EXERCISE TASK: Give the listing again in full, exactly as written.

>>>

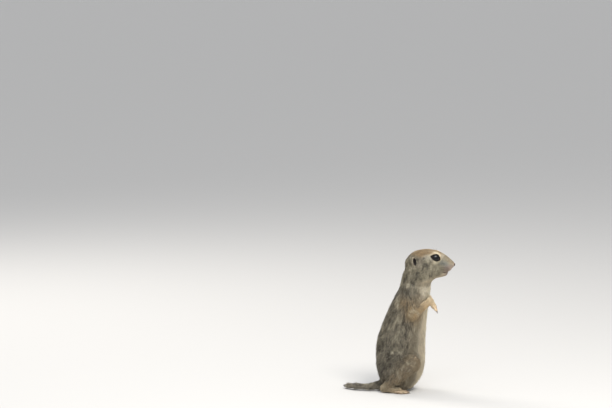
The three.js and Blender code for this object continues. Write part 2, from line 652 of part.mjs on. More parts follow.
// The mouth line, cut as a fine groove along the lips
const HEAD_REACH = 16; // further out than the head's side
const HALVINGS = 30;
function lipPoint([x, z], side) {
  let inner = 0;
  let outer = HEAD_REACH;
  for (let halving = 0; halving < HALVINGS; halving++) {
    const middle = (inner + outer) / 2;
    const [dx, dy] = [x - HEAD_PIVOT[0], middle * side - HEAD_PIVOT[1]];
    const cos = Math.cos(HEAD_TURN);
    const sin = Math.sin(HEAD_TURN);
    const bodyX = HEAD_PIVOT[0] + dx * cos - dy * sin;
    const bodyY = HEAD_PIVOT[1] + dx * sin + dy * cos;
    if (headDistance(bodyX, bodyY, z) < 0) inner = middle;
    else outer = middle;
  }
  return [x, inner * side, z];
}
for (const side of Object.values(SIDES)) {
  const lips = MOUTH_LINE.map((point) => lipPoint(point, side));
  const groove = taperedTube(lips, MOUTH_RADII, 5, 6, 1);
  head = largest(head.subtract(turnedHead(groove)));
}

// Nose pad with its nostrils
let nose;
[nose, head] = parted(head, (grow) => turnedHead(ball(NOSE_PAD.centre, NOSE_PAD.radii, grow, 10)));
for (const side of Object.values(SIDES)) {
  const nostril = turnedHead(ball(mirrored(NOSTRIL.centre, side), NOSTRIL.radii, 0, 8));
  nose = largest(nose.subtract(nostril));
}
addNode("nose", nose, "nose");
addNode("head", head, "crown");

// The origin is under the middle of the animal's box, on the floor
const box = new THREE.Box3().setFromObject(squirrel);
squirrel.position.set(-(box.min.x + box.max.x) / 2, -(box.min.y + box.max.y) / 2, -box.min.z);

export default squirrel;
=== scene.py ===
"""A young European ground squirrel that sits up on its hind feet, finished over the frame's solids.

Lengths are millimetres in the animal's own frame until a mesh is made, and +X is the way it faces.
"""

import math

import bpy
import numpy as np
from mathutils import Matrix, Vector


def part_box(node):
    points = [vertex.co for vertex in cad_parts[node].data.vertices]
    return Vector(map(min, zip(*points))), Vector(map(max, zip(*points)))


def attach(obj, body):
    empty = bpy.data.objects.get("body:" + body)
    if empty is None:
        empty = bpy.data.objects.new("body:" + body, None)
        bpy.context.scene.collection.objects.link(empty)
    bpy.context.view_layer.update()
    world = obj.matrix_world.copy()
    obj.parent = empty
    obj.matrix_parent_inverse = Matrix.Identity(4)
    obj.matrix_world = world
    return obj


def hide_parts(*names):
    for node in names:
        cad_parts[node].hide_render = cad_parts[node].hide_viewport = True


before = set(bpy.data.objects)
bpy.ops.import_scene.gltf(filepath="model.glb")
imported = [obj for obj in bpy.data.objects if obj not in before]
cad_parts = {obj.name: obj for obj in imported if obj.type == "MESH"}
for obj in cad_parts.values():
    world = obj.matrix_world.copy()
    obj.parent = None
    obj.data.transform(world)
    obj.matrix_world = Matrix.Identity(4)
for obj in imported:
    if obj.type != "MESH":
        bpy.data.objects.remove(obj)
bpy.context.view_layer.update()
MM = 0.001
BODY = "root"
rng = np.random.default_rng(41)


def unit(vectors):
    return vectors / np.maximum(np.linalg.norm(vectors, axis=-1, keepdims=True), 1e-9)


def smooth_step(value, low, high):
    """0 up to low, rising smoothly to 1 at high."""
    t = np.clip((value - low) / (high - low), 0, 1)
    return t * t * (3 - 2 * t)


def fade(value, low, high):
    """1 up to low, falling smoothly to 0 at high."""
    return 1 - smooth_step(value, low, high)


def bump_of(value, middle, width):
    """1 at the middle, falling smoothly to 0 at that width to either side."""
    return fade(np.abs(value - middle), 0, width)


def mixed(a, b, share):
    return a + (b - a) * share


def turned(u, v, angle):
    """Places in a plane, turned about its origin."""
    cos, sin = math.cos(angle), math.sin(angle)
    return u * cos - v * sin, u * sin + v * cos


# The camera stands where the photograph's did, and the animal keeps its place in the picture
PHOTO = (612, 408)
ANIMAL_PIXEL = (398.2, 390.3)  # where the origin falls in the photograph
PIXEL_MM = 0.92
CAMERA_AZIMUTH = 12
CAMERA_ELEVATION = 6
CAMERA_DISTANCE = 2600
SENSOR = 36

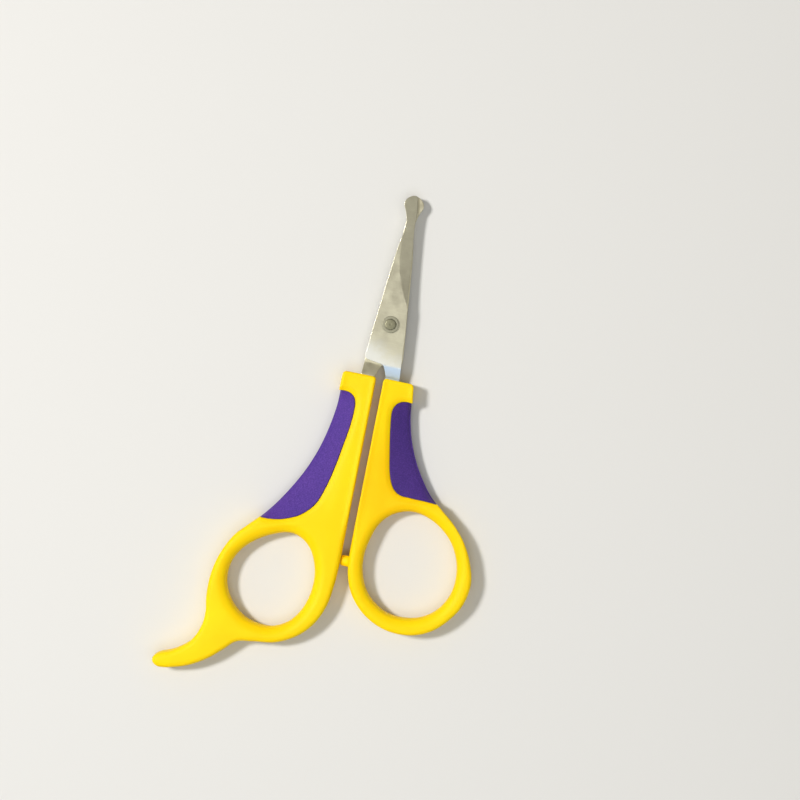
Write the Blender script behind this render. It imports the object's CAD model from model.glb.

<<<

EXERCISE OUTPUT:
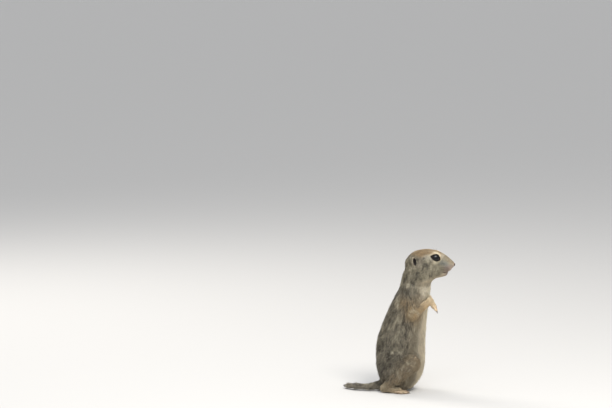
The three.js and Blender code for this object continues. Write part 2, from line 652 of part.mjs on. More parts follow.
// The mouth line, cut as a fine groove along the lips
const HEAD_REACH = 16; // further out than the head's side
const HALVINGS = 30;
function lipPoint([x, z], side) {
  let inner = 0;
  let outer = HEAD_REACH;
  for (let halving = 0; halving < HALVINGS; halving++) {
    const middle = (inner + outer) / 2;
    const [dx, dy] = [x - HEAD_PIVOT[0], middle * side - HEAD_PIVOT[1]];
    const cos = Math.cos(HEAD_TURN);
    const sin = Math.sin(HEAD_TURN);
    const bodyX = HEAD_PIVOT[0] + dx * cos - dy * sin;
    const bodyY = HEAD_PIVOT[1] + dx * sin + dy * cos;
    if (headDistance(bodyX, bodyY, z) < 0) inner = middle;
    else outer = middle;
  }
  return [x, inner * side, z];
}
for (const side of Object.values(SIDES)) {
  const lips = MOUTH_LINE.map((point) => lipPoint(point, side));
  const groove = taperedTube(lips, MOUTH_RADII, 5, 6, 1);
  head = largest(head.subtract(turnedHead(groove)));
}

// Nose pad with its nostrils
let nose;
[nose, head] = parted(head, (grow) => turnedHead(ball(NOSE_PAD.centre, NOSE_PAD.radii, grow, 10)));
for (const side of Object.values(SIDES)) {
  const nostril = turnedHead(ball(mirrored(NOSTRIL.centre, side), NOSTRIL.radii, 0, 8));
  nose = largest(nose.subtract(nostril));
}
addNode("nose", nose, "nose");
addNode("head", head, "crown");

// The origin is under the middle of the animal's box, on the floor
const box = new THREE.Box3().setFromObject(squirrel);
squirrel.position.set(-(box.min.x + box.max.x) / 2, -(box.min.y + box.max.y) / 2, -box.min.z);

export default squirrel;
=== scene.py ===
"""A young European ground squirrel that sits up on its hind feet, finished over the frame's solids.

Lengths are millimetres in the animal's own frame until a mesh is made, and +X is the way it faces.
"""

import math

import bpy
import numpy as np
from mathutils import Matrix, Vector


def part_box(node):
    points = [vertex.co for vertex in cad_parts[node].data.vertices]
    return Vector(map(min, zip(*points))), Vector(map(max, zip(*points)))


def attach(obj, body):
    empty = bpy.data.objects.get("body:" + body)
    if empty is None:
        empty = bpy.data.objects.new("body:" + body, None)
        bpy.context.scene.collection.objects.link(empty)
    bpy.context.view_layer.update()
    world = obj.matrix_world.copy()
    obj.parent = empty
    obj.matrix_parent_inverse = Matrix.Identity(4)
    obj.matrix_world = world
    return obj


def hide_parts(*names):
    for node in names:
        cad_parts[node].hide_render = cad_parts[node].hide_viewport = True


before = set(bpy.data.objects)
bpy.ops.import_scene.gltf(filepath="model.glb")
imported = [obj for obj in bpy.data.objects if obj not in before]
cad_parts = {obj.name: obj for obj in imported if obj.type == "MESH"}
for obj in cad_parts.values():
    world = obj.matrix_world.copy()
    obj.parent = None
    obj.data.transform(world)
    obj.matrix_world = Matrix.Identity(4)
for obj in imported:
    if obj.type != "MESH":
        bpy.data.objects.remove(obj)
bpy.context.view_layer.update()
MM = 0.001
BODY = "root"
rng = np.random.default_rng(41)


def unit(vectors):
    return vectors / np.maximum(np.linalg.norm(vectors, axis=-1, keepdims=True), 1e-9)


def smooth_step(value, low, high):
    """0 up to low, rising smoothly to 1 at high."""
    t = np.clip((value - low) / (high - low), 0, 1)
    return t * t * (3 - 2 * t)


def fade(value, low, high):
    """1 up to low, falling smoothly to 0 at high."""
    return 1 - smooth_step(value, low, high)


def bump_of(value, middle, width):
    """1 at the middle, falling smoothly to 0 at that width to either side."""
    return fade(np.abs(value - middle), 0, width)


def mixed(a, b, share):
    return a + (b - a) * share


def turned(u, v, angle):
    """Places in a plane, turned about its origin."""
    cos, sin = math.cos(angle), math.sin(angle)
    return u * cos - v * sin, u * sin + v * cos


# The camera stands where the photograph's did, and the animal keeps its place in the picture
PHOTO = (612, 408)
ANIMAL_PIXEL = (398.2, 390.3)  # where the origin falls in the photograph
PIXEL_MM = 0.92
CAMERA_AZIMUTH = 12
CAMERA_ELEVATION = 6
CAMERA_DISTANCE = 2600
SENSOR = 36

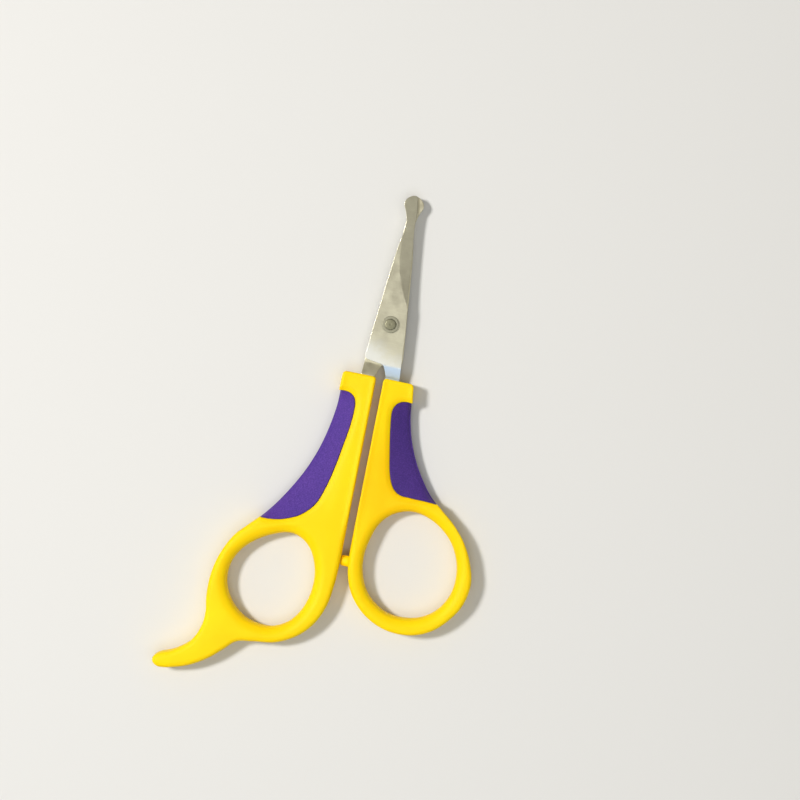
Write the Blender script behind this render. It imports the object's CAD model from model.glb.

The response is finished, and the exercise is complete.